La polizia non arriva. La polizia non chiama i soccorsi, non chiama nemmeno l’ambulanza.

 

“Non hanno fatto niente! niente! - grida Hannan - La polizia era a meno di 4 km, il nostro villaggio a due ore, e siamo arrivati sul posto prima di loro. I posti di blocco sono solo per bellezza! Fanno finta di proteggerci, ma in realtà tutto viene predisposto per non poterci difendere!”

 

Ayid è morto, ma i due figli di Hannan sono, insieme alla donna rannicchiata nel bus, gli unici due ancora in vita, per miracolo. Tutti gli altri sono morti.

 

A Deir al-Garnous, i funerali delle vittime sono stati organizzati nei tre giorni che hanno seguito la tragedia. La chiesa stracolma, debordante di cristiani venuti da tutto l’Egitto per rendere omaggio ai loro martiri.

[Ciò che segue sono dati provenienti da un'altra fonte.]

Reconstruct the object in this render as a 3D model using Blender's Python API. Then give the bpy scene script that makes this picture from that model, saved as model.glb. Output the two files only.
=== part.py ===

L’Alto-Egitto, roccaforte cristiana che ospita due terzi dei Copti in un paese dove il 92% della popolazione è islamica, è abituato alle violenze, ma questa è la prima volta che un massacro è rivendicato dallo Stato Islamico.

 

Interrogato sulla necessità di formare una milizia copta per proteggere i cristiani, il Vescovo di Maghagha, Anba Agathyon, risponde:

 

“I Copti rifiutano di formare la loro propria polizia. Ci pensa lo Stato. Il governo sta facendo un ottimo lavoro. Solo le autorità pubbliche sono autorizzate a girare armate. La gente è in collera, è normale. Ma lo Stato fa il massimo. Bisogna ringraziare il Presidente.”

 

Tuttavia, il cognato di Ayid, Girgis, la pensa diversamente:

 

“I Cristiani sono massacrati senza sosta, mentre il Papa rende onori e scambia convenevoli con al-Sisi! E noi cosa dobbiamo fare? Ringraziare il Presidente? Per cosa?! Bombardare la Libia non serve a niente! I terroristi sono qui, sono ancora qui e sono sempre qui in Egitto, e il potere fa finta di non vedere!”.

 

Questo pezzo è in gran parte la traduzione di un articolo apparso (coraggiosamente) su LeFigaro.fr lunedì 29 maggio, frutto del reportage dell’inviato del quotidiano francese a Deir al-Garnous, dedicato alla strage di Cristiani copti perpetrata da un gruppo di terroristi musulmani, il 26 maggio 2017.